§ **Work instructions**
Keep every line where the word "axes" appears; drop the rest.

━━ Information provided ━━

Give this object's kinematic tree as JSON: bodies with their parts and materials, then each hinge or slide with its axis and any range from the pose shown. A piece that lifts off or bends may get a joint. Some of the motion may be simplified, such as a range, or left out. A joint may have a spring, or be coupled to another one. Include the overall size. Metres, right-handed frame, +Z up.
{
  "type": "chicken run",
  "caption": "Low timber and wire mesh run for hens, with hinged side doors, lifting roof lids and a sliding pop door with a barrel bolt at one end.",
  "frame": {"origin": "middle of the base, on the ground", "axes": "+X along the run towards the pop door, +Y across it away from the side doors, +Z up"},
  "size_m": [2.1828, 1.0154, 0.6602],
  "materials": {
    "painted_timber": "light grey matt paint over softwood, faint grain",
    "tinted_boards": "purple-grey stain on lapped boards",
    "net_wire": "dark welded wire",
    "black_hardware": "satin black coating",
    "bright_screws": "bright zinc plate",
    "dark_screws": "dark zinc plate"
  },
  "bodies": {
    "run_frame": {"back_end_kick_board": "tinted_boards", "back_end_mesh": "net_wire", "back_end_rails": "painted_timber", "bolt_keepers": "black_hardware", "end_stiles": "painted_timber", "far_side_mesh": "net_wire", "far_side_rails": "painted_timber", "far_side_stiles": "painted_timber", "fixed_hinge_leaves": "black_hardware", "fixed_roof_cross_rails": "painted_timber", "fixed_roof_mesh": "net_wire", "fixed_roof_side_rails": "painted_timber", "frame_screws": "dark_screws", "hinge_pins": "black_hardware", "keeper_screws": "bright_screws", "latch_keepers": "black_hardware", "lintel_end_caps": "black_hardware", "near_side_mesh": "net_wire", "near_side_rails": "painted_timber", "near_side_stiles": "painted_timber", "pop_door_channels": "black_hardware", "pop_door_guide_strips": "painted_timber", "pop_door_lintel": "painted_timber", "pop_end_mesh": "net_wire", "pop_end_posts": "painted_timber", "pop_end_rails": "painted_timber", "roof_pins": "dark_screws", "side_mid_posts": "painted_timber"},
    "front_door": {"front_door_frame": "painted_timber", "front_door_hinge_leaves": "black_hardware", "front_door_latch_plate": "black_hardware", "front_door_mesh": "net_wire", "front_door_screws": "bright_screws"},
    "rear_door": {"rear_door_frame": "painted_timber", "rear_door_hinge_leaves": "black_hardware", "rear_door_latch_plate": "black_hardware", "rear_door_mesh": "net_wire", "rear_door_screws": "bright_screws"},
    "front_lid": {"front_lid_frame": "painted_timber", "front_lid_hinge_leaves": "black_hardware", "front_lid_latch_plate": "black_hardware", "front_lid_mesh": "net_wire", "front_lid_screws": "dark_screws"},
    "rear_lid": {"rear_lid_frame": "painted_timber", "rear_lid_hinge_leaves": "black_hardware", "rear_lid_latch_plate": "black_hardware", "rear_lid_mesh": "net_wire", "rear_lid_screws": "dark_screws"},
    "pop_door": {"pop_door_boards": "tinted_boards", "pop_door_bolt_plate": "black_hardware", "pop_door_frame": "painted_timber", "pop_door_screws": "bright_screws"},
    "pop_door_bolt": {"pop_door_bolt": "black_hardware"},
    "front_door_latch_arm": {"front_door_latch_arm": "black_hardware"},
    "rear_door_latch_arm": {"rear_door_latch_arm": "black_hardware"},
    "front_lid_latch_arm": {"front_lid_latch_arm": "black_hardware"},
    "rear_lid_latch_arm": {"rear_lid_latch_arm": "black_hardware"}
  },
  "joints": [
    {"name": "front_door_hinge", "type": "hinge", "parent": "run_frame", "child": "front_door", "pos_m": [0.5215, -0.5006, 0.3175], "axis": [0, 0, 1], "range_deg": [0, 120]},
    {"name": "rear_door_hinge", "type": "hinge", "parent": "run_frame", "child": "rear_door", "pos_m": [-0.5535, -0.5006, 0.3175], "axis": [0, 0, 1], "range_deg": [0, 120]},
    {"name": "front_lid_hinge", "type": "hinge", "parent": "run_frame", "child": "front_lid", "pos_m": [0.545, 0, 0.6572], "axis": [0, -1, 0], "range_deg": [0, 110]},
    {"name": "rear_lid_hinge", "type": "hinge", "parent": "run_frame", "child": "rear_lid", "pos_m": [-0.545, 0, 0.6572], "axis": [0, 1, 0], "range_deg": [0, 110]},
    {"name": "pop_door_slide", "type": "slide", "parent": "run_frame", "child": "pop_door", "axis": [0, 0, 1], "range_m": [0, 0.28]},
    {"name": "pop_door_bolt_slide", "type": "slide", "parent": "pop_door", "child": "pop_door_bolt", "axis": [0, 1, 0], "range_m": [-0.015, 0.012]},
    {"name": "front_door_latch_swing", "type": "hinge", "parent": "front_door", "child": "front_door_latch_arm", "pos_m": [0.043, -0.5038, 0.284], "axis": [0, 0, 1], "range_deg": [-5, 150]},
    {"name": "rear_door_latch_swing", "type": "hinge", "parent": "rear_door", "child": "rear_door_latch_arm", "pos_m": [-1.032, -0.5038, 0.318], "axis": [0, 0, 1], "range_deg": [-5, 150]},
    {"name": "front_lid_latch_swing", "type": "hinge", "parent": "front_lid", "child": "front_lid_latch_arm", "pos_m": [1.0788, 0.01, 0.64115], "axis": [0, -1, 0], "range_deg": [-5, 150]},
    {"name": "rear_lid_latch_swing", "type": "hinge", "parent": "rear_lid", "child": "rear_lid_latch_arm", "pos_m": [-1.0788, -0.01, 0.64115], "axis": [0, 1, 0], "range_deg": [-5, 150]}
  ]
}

━━━
━━ Information provided ━━

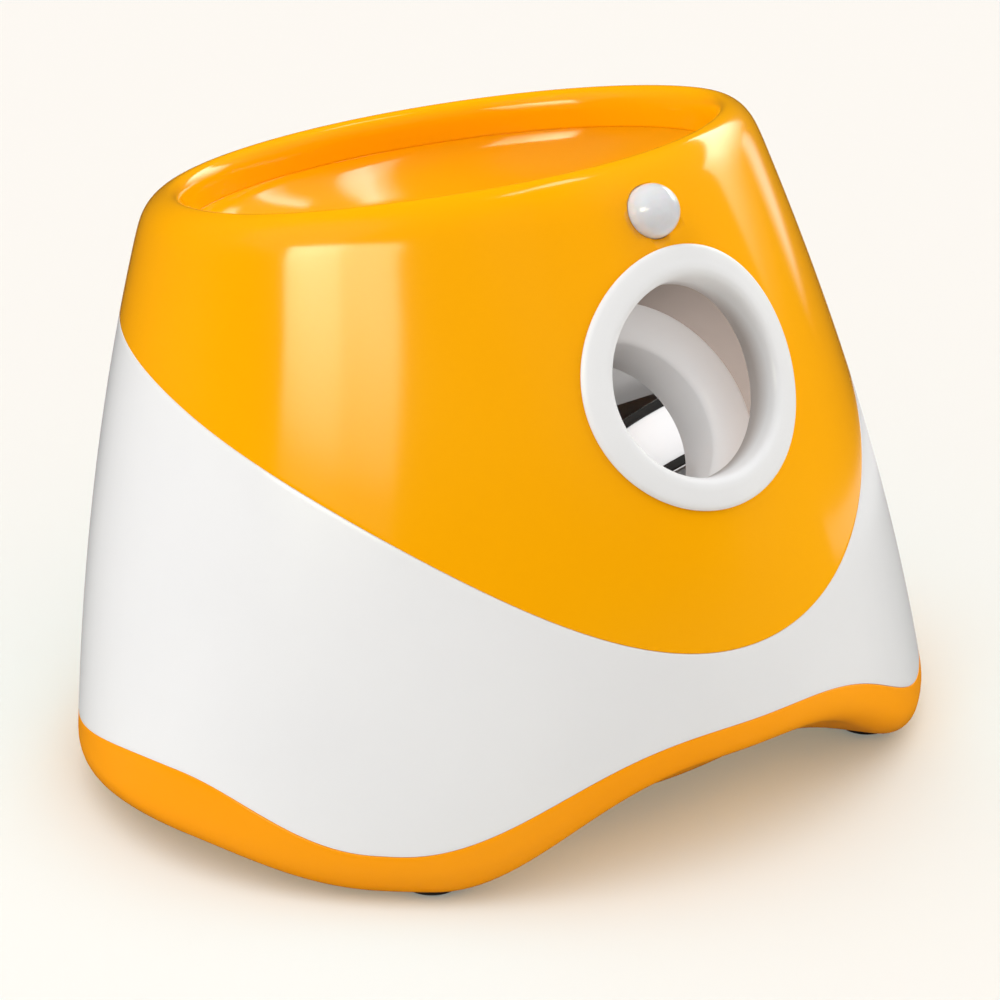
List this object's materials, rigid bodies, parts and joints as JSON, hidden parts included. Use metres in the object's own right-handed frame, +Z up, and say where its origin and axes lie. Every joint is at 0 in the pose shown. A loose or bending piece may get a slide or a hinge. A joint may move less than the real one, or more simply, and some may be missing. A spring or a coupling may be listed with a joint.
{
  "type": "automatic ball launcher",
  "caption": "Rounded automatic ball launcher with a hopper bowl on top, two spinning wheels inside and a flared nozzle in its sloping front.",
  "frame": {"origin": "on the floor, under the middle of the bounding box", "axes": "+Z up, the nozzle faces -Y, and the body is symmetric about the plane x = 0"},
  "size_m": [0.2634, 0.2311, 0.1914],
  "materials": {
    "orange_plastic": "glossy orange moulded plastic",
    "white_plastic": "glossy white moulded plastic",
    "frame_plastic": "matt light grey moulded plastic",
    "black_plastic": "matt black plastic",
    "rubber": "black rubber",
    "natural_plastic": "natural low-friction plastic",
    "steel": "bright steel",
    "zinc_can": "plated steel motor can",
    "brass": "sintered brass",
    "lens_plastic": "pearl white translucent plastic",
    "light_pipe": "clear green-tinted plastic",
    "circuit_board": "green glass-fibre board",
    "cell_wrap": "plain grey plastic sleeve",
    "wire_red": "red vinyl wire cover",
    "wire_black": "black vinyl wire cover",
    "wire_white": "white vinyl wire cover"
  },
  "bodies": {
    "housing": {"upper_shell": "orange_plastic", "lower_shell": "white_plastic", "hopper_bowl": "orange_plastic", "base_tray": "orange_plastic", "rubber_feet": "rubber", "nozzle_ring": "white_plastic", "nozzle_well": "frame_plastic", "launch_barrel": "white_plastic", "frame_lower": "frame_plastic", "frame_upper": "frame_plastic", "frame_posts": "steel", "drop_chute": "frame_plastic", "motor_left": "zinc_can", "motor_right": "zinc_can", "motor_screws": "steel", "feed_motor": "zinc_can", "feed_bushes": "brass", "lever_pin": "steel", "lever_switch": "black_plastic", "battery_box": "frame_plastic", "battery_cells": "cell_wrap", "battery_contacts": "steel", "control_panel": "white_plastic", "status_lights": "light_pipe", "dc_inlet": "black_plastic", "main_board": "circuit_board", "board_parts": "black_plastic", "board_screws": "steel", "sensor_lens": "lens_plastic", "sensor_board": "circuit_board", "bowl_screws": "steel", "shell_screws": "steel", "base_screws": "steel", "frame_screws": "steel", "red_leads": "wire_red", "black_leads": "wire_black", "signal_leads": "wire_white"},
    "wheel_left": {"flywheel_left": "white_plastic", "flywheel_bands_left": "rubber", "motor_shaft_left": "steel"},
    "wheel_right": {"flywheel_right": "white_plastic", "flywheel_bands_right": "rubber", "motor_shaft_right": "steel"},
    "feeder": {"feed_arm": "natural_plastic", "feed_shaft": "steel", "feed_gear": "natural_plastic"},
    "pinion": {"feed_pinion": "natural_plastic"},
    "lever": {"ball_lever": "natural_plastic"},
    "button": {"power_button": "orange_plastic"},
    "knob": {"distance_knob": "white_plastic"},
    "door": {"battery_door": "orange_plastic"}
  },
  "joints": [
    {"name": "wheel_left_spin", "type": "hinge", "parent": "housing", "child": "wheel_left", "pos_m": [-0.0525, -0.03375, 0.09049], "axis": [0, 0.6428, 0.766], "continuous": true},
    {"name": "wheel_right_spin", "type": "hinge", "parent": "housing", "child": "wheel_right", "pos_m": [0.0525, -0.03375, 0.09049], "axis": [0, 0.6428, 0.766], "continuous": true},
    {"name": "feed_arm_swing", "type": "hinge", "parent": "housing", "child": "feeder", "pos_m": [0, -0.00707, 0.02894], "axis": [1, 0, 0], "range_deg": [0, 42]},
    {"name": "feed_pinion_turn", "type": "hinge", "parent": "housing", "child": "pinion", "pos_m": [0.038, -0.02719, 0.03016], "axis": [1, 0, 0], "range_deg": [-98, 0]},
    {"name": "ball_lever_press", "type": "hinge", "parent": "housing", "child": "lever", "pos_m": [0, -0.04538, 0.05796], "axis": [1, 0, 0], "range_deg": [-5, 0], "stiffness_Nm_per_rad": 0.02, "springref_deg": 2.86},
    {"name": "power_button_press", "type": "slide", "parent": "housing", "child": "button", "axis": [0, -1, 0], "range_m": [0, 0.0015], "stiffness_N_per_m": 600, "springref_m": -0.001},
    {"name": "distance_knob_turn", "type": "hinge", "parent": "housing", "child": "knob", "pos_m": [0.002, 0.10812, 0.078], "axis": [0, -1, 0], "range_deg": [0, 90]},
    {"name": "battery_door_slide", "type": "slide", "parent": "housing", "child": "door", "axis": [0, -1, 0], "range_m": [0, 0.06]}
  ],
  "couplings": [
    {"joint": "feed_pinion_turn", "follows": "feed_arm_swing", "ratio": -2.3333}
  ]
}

━━━
━━ Information provided ━━

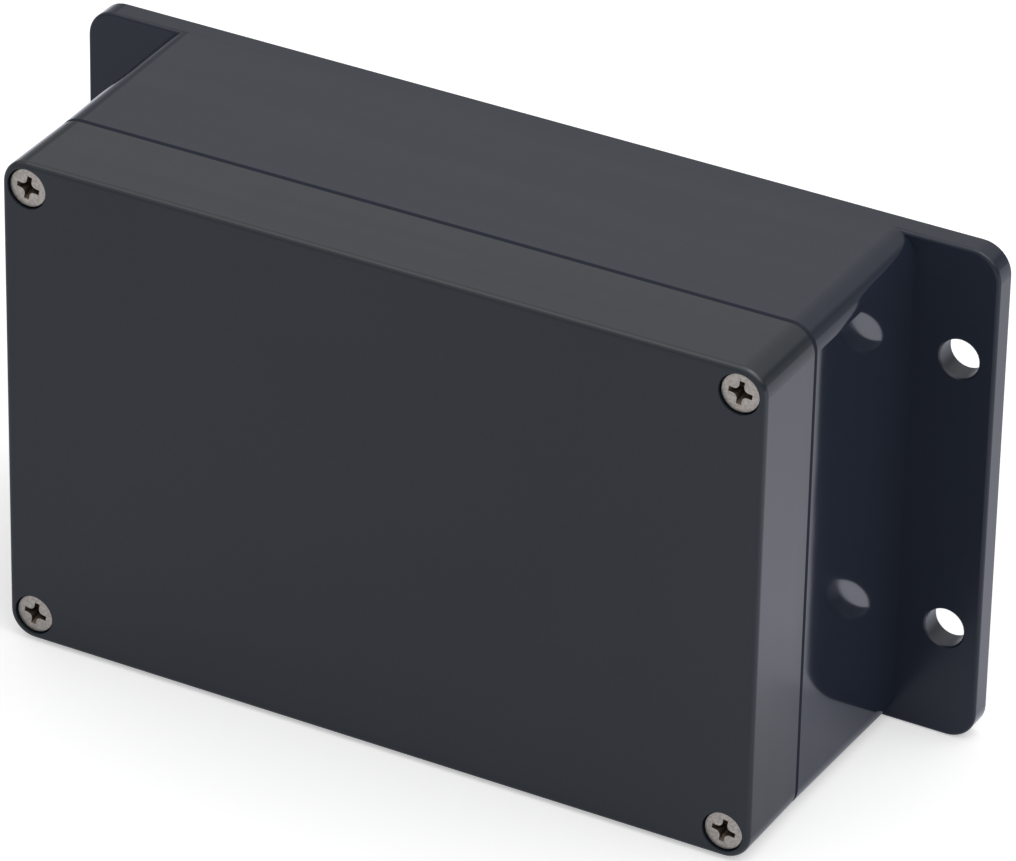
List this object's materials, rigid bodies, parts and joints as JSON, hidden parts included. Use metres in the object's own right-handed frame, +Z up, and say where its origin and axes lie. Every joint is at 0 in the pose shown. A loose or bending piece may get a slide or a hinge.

━━━

§ **Response to the exercise**
  "frame": {"origin": "middle of the base, on the ground", "axes": "+X along the run towards the pop door, +Y across it away from the side doors, +Z up"},
List this object's materials, rigid bodies, parts and joints as JSON, hidden parts included. Use metres in the object's own right-handed frame, +Z up, and say where its origin and axes lie. Every joint is at 0 in the pose shown. A loose or bending piece may get a slide or a hinge. A joint may move less than the real one, or more simply, and some may be missing. A spring or a coupling may be listed with a joint.
  "frame": {"origin": "on the floor, under the middle of the bounding box", "axes": "+Z up, the nozzle faces -Y, and the body is symmetric about the plane x = 0"},
List this object's materials, rigid bodies, parts and joints as JSON, hidden parts included. Use metres in the object's own right-handed frame, +Z up, and say where its origin and axes lie. Every joint is at 0 in the pose shown. A loose or bending piece may get a slide or a hinge.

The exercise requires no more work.